A-t-on le droit de s’alarmer de la baisse radicale du rythme de production de notre groupe psyché-australien préféré, qui semble être revenu désormais, comme le commun des mortels (ce que King Gizzard & The Lizard Wizard ne sont pas, entendons-nous bien !) à un nouveau disque par an ? Il est trop tôt pour le dire, d’autant que ce nouvel opus – format double album, quand même… – a tout d’un bilan à date : en ne poursuivant pas la veine expérimentalo-électro-pop du précédent opus, mais en nous offrant une sorte de panorama quasi complet de ce que le groupe a pu produire jusqu’ici, la bande à Stu Mackenzie nous maintient dans une sorte d’état d’attente… qui n’est pas désagréable ma foi, vu la qualité de leur production.

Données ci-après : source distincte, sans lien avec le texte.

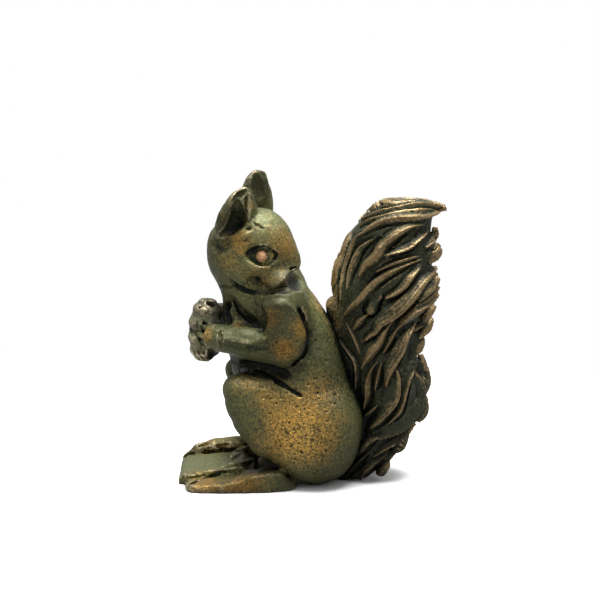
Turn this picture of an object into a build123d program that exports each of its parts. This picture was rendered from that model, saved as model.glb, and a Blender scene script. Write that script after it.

Si Omnium Gatherum nous offre quand même une piste d’évolution, c’est – de manière peut-être surprenante, mais pas tant que ça, finalement – à travers deux morceaux franchement hip hop (Sadie Sorceress et The Grim Reaper) qui sonnent très Beastie Boys et s’avèrent parfaitement réjouissants avec leur créativité déjantée et leurs paroles non-sensique hilarantes jouant sur les allitérations et les assonances : « Let me tell you ’bout this 80’s lady named Sadie / She’s wild like a witch / She’s more fly than quidditch / Smoking winnies and drinking tinnies and glenfiddich » (Laissez-moi vous parler de cette dame des années 80 nommée Sadie / Elle est sauvage comme une sorcière / Elle est plus « vol » que quidditch / Elle fumer des winnies et boit des tinnies et du Glenfiddich) ou encore « I’m the grim reaper / Chimney sweeper / Gate keeper / Running faster than a cheetah preying on the weaker » (Je suis le faucheur / le ramoneur / le gardien dela porte / courant plus vite qu’un guépard s’attaquant aux plus faibles). Si le prochain album reste sur ce registre, on est définitivement partants.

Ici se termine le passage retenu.